In one of the more surreal sports press conferences of recent years, Gregg Berhalter, the U.S. head coach, and Tyler Adams, team captain, and a Leeds United midfielder, showed remarkable restraint and equanimity as they were peppered with preposterous questions that had nothing to do with the World Cup. Berhalter was told that Americans cared more about inflation than his team and pressed to explain why he had not asked the U.S. government to “take away its military fleet from the Persian Gulf.” He was reduced to pointing out: “I don’t know enough about politics. I’m a soccer coach.”
But it was Adams, just 23, who stole the show, gently neutralizing an Iran state media reporter who had mocked him for incorrectly pronouncing Iran as “Eye-Ran” and asked: “We saw the Black Lives Matter movement over the past few years. Are you OK to be representing the U.S. [while] meanwhile, there’s so much discrimination happening against Black people in America?”
Adams, who was born and raised by a White single mother, responded: “My apologies on the mispronunciation of your country. There’s discrimination everywhere you go.
“One thing that I’ve learned, especially from living abroad in the past years, and having to fit in in different cultures and kind of assimilate into different cultures, is that in the US, we’re continuing to make progress every single day. Growing up for me, I grew up in a White family with obviously an African American heritage and background as well.”
He spoke about assimilation, different cultures, and education with a maturity that sloganeering politicians would do well to learn from.
For all the self-flagellation within the American body politic, Adams communicated that he felt proud to be a U.S. citizen and grateful he had been able to experience the freedom to build his own life and reap benefits from his natural talents and dedication. Imperfect as it is, the U.S. is a raucous, thriving democracy constantly striving to improve itself.
That is not, to put it mildly, the case in Iran, where an estimated 451 people have been killed and 18,000 detained during nationwide protests triggered by the death of Mahsa Amini, 22, in police custody. Amini had been arrested by the Iranian police for not wearing a headscarf correctly.

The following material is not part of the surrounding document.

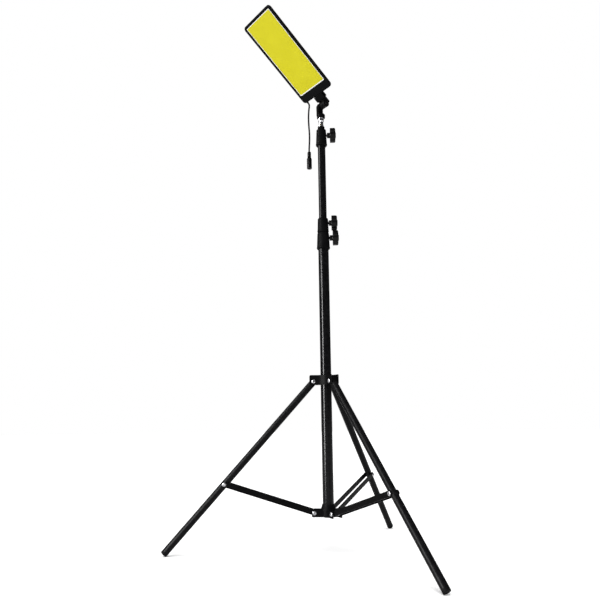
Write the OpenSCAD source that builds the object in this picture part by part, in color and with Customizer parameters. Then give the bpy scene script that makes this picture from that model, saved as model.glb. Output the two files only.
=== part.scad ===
// Tripod work light: folding three-leg stand, four-section telescoping column,
// swivelling and tilting flat LED head with a short hanging DC lead.
// Millimetres. Origin on the floor under the column axis, +Z up.

/* [Column] */
// Outer diameter of the base tube
base_od = 25; // [24:0.5:26]
// Outer diameter of the second tube
tube2_od = 22; // [21.5:0.1:22]
// Outer diameter of the third tube
tube3_od = 19; // [18.5:0.1:19]
// Outer diameter of the fourth tube
tube4_od = 16; // [15.5:0.1:16]
// Wall thickness of every column tube
tube_wall = 1.1; // [0.9:0.1:1.2]
// Height of the base tube's lower end above the floor
base_foot_z = 81; // [78:0.5:84]
// Underside of the lowest clamp collar
collar1_z = 696.4; // [680:0.2:720]
// Height of the lowest clamp collar
collar1_h = 41.6; // [38:0.2:44]
// Height of the middle clamp collar
collar2_h = 37; // [34:0.2:40]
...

In the four-plus decades since the Iranian revolution of 1979, one of the principal exports of the Islamic State has been terrorism. As well as oppressing women, Iran forces all men to serve 18 months as conscripts in its armed forces. Hatred of the so-called “Great Satan” of America has been at the core of the mullahs’ regime since the beginning of the revolution in 1979 when the U.S. Embassy in Tehran was stormed by regime-backed thugs and 52 American hostages held for 444 days. When eight Americans died at a remote desert staging post during the failed Operation Eagle Claw rescue attempt in April 1980, their charred bodies were transported to Tehran, where they were desecrated by Iranian officials.
One of the ironies of the Qatar press conference was that the Americans treated the Iranian reporters as if they were legitimate journalists. In fact, there is no free press in Iran.
When I traveled there for the Daily Telegraph following the devastating Bam earthquake of December 2003, I was immediately assigned a government minder, a dour goon who sought to track my every move. After reporting from Bam, I headed back to Tehran, where I was repeatedly accosted on the streets by desperate Iranians begging me to help them by arranging a visa or delivering a letter to Tony Blair or George W. Bush.
Like any decent journalist in this position, I wrote about what I saw and what people told me. As a result, the Iranian regime banned me from being granted a visa again. Apparently, the regime had expected me to write about its heroic efforts in Bam and overlook the human rights catastrophe across the country.
The racial provocation in the press conference was a standard Iranian play. During the 1979 to 1980 hostage crisis, the regime sought to divide Americans by freeing Black hostages on the grounds, in the words of Ayatollah Khomeini, that “blacks for a long time have lived under oppression and pressure in America.” During the 1960s, Soviet-backed North Vietnam adopted a similar strategy.
Such tactics seldom work, and in Qatar this week, they may well have backfired. Iran’s players had refused to sing their national anthem before their opening match against England in a brave act of defiance against their government. Their reward for that was to be threatened with imprisonment and torture they fail to “behave” before the U.S. match.
This time, the Iranian players did sing the anthem. But their hearts were clearly not in it. Their despondent mood appeared to translate into their performance in the first half, where they appeared to lack the will to win. They improved in the second half, but by then, it was too late.
The Iranian players are likely to face the wrath of a regime that is lashing out against its own people to prevent it from being overthrown. The prominent former Iranian national team player Voria Ghafouri, was arrested for “dishonorable and insulting comportment” after he endorsed the protests.
Current Iranian captain Ehsan Hajsafi may well face repercussions for saying in Qatar: “We have to accept that the conditions in our country are not right and our people are not happy,” adding that families of those killed “should know that we are with them, we support them and we sympathize with them.”
One senses that Ghafouri, who plays club soccer in Greece for AEK Athens, and Tyler Adams would have much in common off the pitch. The tragedy for Ghafouri is that he was born in Iran while Adams had the good fortune to be born in the United States.
The Iranian regime’s crude anti-Americanism failed to psych out the U.S soccer players and perhaps demoralized its own team in the process. Autocrats may try to manipulate major events like the World Cup, but the lesson from Qatar is that global sports events can rise above such power plays.